■ **DIRECTIONS**: Beginning with the first line of the data below, reproduce every line unchanged, ending with the line that holds "const stubReach = 24;".
-=-=-=-=-
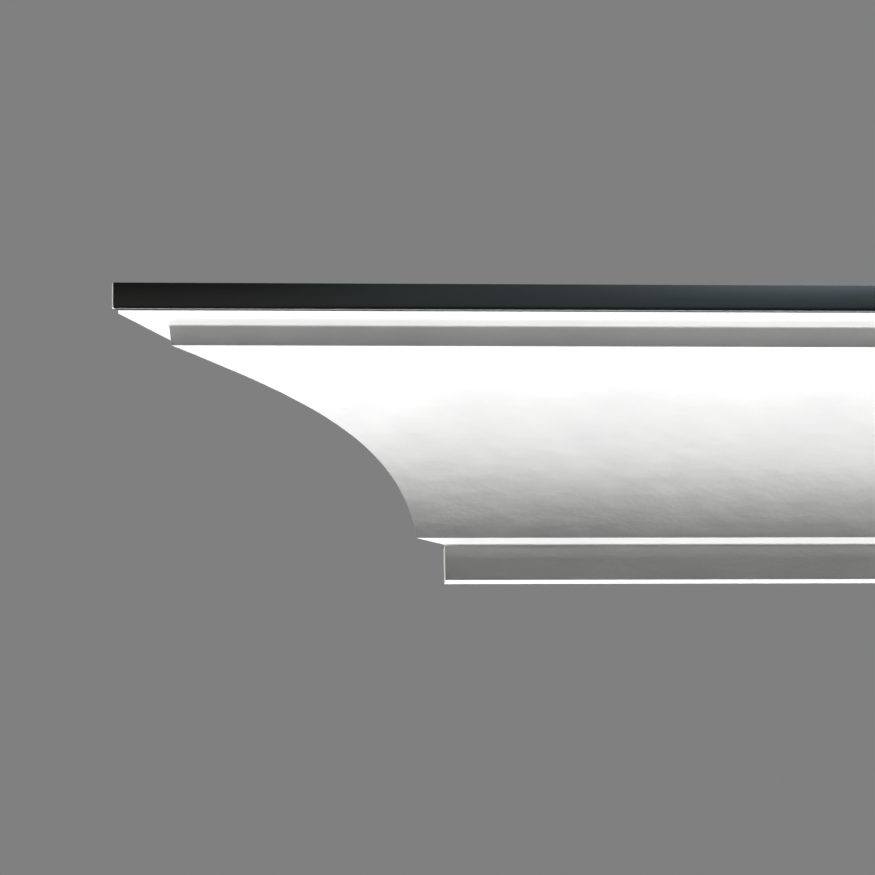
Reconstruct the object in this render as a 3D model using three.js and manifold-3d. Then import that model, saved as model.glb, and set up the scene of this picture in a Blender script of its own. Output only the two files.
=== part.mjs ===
import * as THREE from 'three';
import { mergeVertices } from 'three/addons/utils/BufferGeometryUtils.js';
import Module from 'manifold-3d';

// Crown moulding length with a dark strip along the front of its lip. Millimetres, +Z up.
// X runs along the wall, +Y points into the wall, and the front faces -Y.
// The origin is the middle of the land that lies against the wall.

// Overall length, from the long point of the mitre to the square end
const length = 1000;

// Dark strip on the front of the lip
const stripHeight = 12;
const stripThickness = 2.5;
const glueLine = 0.3;

// Front of the section, from the lip down to the wall
const lipOverhang = 23.4;
const filletHeight = 9.2;
const coveDepth = 117;
const coveHeight = 61.4;
const stepDepth = 14.7;
const bandHeight = 17.4;
const bandThickness = 9;

// Shape of the cove: how far it is off level at the fillet and off plumb at the step,
// and how far it keeps each of those directions
const coveTopSlope = THREE.MathUtils.degToRad(7);
const coveFootSlope = THREE.MathUtils.degToRad(9);
const coveTopLead = 60;
const coveFootLead = 47;
const coveFacets = 48;

// Back of the section: the level land under the ceiling and the plumb land on the wall
const ceilingLand = 92;
const wallLand = 32;

// Stub of the lip that turns the corner: its first square stretch, and how far
// its slanted cut stands past the mitre in line with the fillet
const stubSide = 5;
const stubReach = 24;

// Depths from the front face of the strip, and heights below the top
const lipFront = stripThickness + glueLine;
const filletFront = lipFront + lipOverhang;
const coveFoot = filletFront + coveDepth;
const bandFront = coveFoot + stepDepth;
const wallPlane = bandFront + bandThickness;
const coveTopHeight = -(stripHeight + filletHeight);
const stepHeight = coveTopHeight - coveHeight;
const bottomHeight = stepHeight - bandHeight;

// Place of the section's corner, strip front and top, in the part's own frame
const place = new THREE.Vector3(
  -(length + wallPlane) / 2,
  -wallPlane,
  -bottomHeight - wallLand / 2,
);

const wasm = await Module();
wasm.setup();

const crownFinish = new THREE.MeshStandardMaterial({
  color: 0xf3f3f0,
  roughness: 0.75,
  metalness: 0,
});

const stripFinish = new THREE.MeshStandardMaterial({
  color: 0x14171a,
  roughness: 0.35,
  metalness: 0,
});

// The hollow of the cove, from the foot of the fillet to the edge of the step
function covePoints() {
  const top = new THREE.Vector2(filletFront, coveTopHeight);
  const foot = new THREE.Vector2(coveFoot, stepHeight);
  const topDirection = new THREE.Vector2(Math.cos(coveTopSlope), -Math.sin(coveTopSlope));
  const footDirection = new THREE.Vector2(-Math.sin(coveFootSlope), Math.cos(coveFootSlope));
  const curve = new THREE.CubicBezierCurve(
    top,
    top.clone().addScaledVector(topDirection, coveTopLead),
    foot.clone().addScaledVector(footDirection, coveFootLead),
    foot,
  );
  return curve.getPoints(coveFacets);
}

// Whole section of the moulding as depth and height
function crownSection() {
  return [
    new THREE.Vector2(lipFront, 0),
    new THREE.Vector2(lipFront, -stripHeight),
    new THREE.Vector2(filletFront, -stripHeight),
    ...covePoints(),
    new THREE.Vector2(bandFront, stepHeight),
    new THREE.Vector2(bandFront, bottomHeight),
    new THREE.Vector2(wallPlane, bottomHeight),
    new THREE.Vector2(wallPlane, bottomHeight + wallLand),
    new THREE.Vector2(lipFront + ceilingLand, 0),
  ];
}

function stripSection() {
  return [
    new THREE.Vector2(0, 0),
    new THREE.Vector2(0, -stripHeight),
    new THREE.Vector2(stripThickness, -stripHeight),
    new THREE.Vector2(stripThickness, 0),
  ];
}

// Carries a section along X. Its left end is set back by each point's own depth,
// which is a 45 degree mitre, and its right end is square.
function mitredRun(section) {
  const geometry = new THREE.ExtrudeGeometry(new THREE.Shape(section), {
    depth: length,
    bevelEnabled: false,
  });
  const position = geometry.getAttribute('position');
  for (let i = 0; i < position.count; i += 1) {
    const depth = position.getX(i);
    const height = position.getY(i);
    const atMitre = position.getZ(i) === 0;
    position.setXYZ(i, atMitre ? depth : length, depth, height);
  }
  return geometry;
}

// The corner of the lip, cut off on a slant a little way behind the mitre.
// Its plan runs forward into the moulding so that the two join as one body.
function lipStub() {
  const stubBack = filletFront + stubReach;
  const plan = [
    new THREE.Vector2(lipFront, lipFront),
    new THREE.Vector2(stubBack, lipFront),
    new THREE.Vector2(stubBack, stubBack),
    new THREE.Vector2(filletFront, stubBack),
    new THREE.Vector2(lipFront, lipFront + stubSide),
  ];
  const geometry = new THREE.ExtrudeGeometry(new THREE.Shape(plan), {
    depth: stripHeight,
    bevelEnabled: false,
  });
  return geometry.translate(0, 0, -stripHeight);
}

// The corner of the bottom band, which runs past the mitre to the plane of the wall
function bandStub() {
  const plan = [
    new THREE.Vector2(bandFront, bandFront),
    new THREE.Vector2(wallPlane, bandFront),
    new THREE.Vector2(wallPlane, wallPlane),
    new THREE.Vector2(bandFront, wallPlane),
  ];
  const geometry = new THREE.ExtrudeGeometry(new THREE.Shape(plan), {
    depth: bandHeight,
    bevelEnabled: false,
  });
  return geometry.translate(0, 0, bottomHeight);
}

function toSolid(geometry) {
  const bare = geometry.clone();
  bare.deleteAttribute('normal');
  bare.deleteAttribute('uv');
  const merged = mergeVertices(bare, 1e-4);
  return new wasm.Manifold(new wasm.Mesh({
    numProp: 3,
    vertProperties: merged.getAttribute('position').array,
    triVerts: Uint32Array.from(merged.index.array),
  }));
}

function toGeometry(solid) {
  const mesh = solid.getMesh();
  const indexed = new THREE.BufferGeometry();
  indexed.setAttribute('position', new THREE.BufferAttribute(mesh.vertProperties, 3));
  indexed.setIndex(new THREE.BufferAttribute(mesh.triVerts, 1));
  const geometry = indexed.toNonIndexed();
  geometry.computeVertexNormals();
  return geometry;
}

function crownMoulding() {
  const run = toSolid(mitredRun(crownSection()));
  const body = run.add(toSolid(lipStub())).add(toSolid(bandStub()));
  const mesh = new THREE.Mesh(toGeometry(body), crownFinish);
  mesh.name = 'crown_moulding';
  return mesh;
}

function fasciaStrip() {
  const mesh = new THREE.Mesh(mitredRun(stripSection()), stripFinish);
  mesh.name = 'fascia_strip';
  return mesh;
}

const moulding = new THREE.Group();
moulding.add(crownMoulding(), fasciaStrip());
moulding.position.copy(place);

export default moulding;
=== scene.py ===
import math
from types import SimpleNamespace

import bmesh
import bpy
import numpy as np
from mathutils import Matrix, Vector


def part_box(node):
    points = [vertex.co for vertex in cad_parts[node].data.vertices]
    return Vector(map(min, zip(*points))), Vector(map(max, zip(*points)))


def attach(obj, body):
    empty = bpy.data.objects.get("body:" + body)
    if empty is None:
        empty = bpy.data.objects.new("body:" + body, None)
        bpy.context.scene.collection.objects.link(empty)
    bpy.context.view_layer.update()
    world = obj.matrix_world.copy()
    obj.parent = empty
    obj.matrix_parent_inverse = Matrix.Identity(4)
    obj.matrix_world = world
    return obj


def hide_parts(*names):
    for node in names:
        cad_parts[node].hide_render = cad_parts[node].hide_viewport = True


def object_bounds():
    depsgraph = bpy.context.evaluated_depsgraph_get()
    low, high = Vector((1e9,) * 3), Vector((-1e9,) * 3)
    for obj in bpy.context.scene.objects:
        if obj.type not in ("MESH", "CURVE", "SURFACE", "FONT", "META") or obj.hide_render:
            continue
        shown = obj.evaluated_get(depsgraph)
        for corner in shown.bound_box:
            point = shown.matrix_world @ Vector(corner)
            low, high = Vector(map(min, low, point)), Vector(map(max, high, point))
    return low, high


# Crown moulding length: white cast plaster with a near-black strip along its lip.
# Metres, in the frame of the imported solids: X along the run, +Y into the wall, +Z up.

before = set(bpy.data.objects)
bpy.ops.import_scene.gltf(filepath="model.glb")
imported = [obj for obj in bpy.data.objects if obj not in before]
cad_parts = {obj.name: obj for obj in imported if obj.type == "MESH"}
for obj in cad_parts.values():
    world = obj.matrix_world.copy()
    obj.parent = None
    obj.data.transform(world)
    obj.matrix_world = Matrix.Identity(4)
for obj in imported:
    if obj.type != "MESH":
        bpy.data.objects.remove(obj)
cadLow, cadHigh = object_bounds()
print("frame loaded:", sorted(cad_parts))


# Camera: from below and a little to the left, a long lens as in the photograph
camera = {
    "lens": 144.0,  # mm
    "sensor": 36.0,  # mm
    "nearest": 0.05,  # what lies nearer or further away is not drawn
    "furthest": 60.0,
    "pitch": 14.79,  # degrees above level
    "yaw": 4.45,  # degrees towards the square end
    "roll": -1.085,
    "left": 0.02755,  # from the mitre's long point towards the square end
    "front": 1.4839,  # in front of the strip
    "below": 0.46375,  # below the top
}


def makeCamera():
    pitch, yaw, roll = (math.radians(camera[k]) for k in ("pitch", "yaw", "roll"))
    forward = Vector((
        math.sin(yaw) * math.cos(pitch),
        math.cos(yaw) * math.cos(pitch),
        math.sin(pitch),
    ))
    level = forward.cross(Vector((0, 0, 1))).normalized()
    upright = level.cross(forward)
    right = level * math.cos(roll) + upright * math.sin(roll)
    up = upright * math.cos(roll) - level * math.sin(roll)
    data = bpy.data.cameras.new("photoCamera")
    data.lens = camera["lens"]
    data.sensor_width = camera["sensor"]
    data.clip_start, data.clip_end = camera["nearest"], camera["furthest"]
    cam = bpy.data.objects.new("photoCamera", data)
    turn = Matrix((right, up, -forward)).transposed().to_4x4()
    spot = Vector((
        cadLow.x + camera["left"],
        cadLow.y - camera["front"],
        cadHigh.z - camera["below"],
    ))
    cam.matrix_world = Matrix.Translation(spot) @ turn
    bpy.context.scene.collection.objects.link(cam)
    bpy.context.scene.camera = cam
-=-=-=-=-
■ **WRITTEN REPLY**:
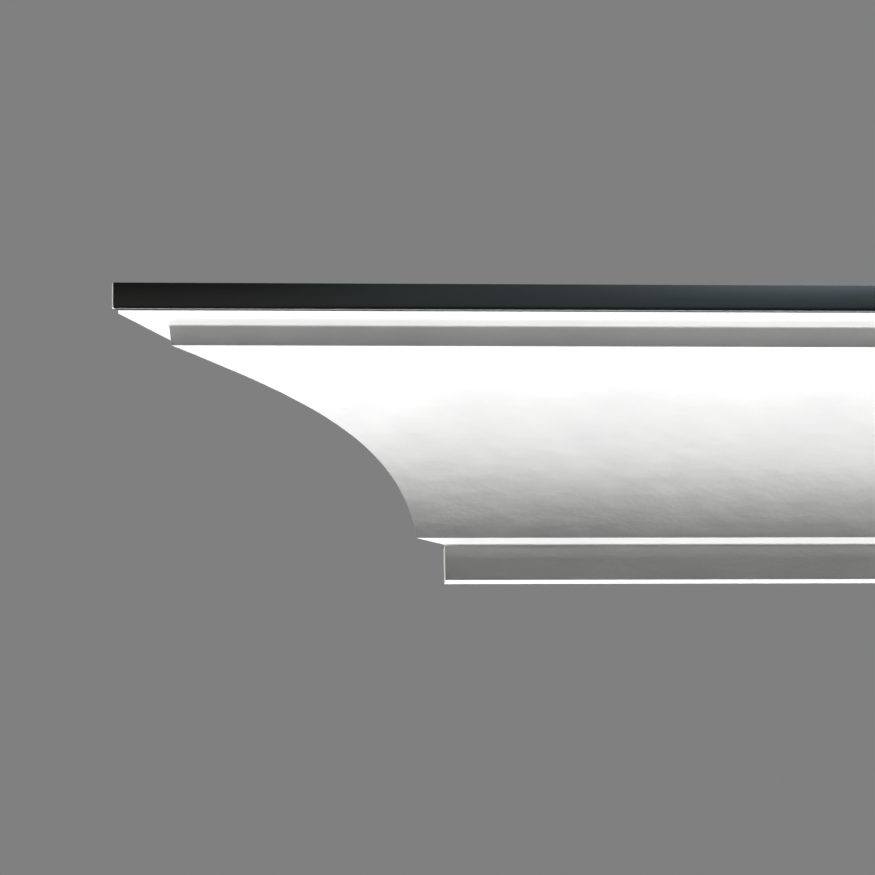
Reconstruct the object in this render as a 3D model using three.js and manifold-3d. Then import that model, saved as model.glb, and set up the scene of this picture in a Blender script of its own. Output only the two files.
=== part.mjs ===
import * as THREE from 'three';
import { mergeVertices } from 'three/addons/utils/BufferGeometryUtils.js';
import Module from 'manifold-3d';

// Crown moulding length with a dark strip along the front of its lip. Millimetres, +Z up.
// X runs along the wall, +Y points into the wall, and the front faces -Y.
// The origin is the middle of the land that lies against the wall.

// Overall length, from the long point of the mitre to the square end
const length = 1000;

// Dark strip on the front of the lip
const stripHeight = 12;
const stripThickness = 2.5;
const glueLine = 0.3;

// Front of the section, from the lip down to the wall
const lipOverhang = 23.4;
const filletHeight = 9.2;
const coveDepth = 117;
const coveHeight = 61.4;
const stepDepth = 14.7;
const bandHeight = 17.4;
const bandThickness = 9;

// Shape of the cove: how far it is off level at the fillet and off plumb at the step,
// and how far it keeps each of those directions
const coveTopSlope = THREE.MathUtils.degToRad(7);
const coveFootSlope = THREE.MathUtils.degToRad(9);
const coveTopLead = 60;
const coveFootLead = 47;
const coveFacets = 48;

// Back of the section: the level land under the ceiling and the plumb land on the wall
const ceilingLand = 92;
const wallLand = 32;

// Stub of the lip that turns the corner: its first square stretch, and how far
// its slanted cut stands past the mitre in line with the fillet
const stubSide = 5;
const stubReach = 24;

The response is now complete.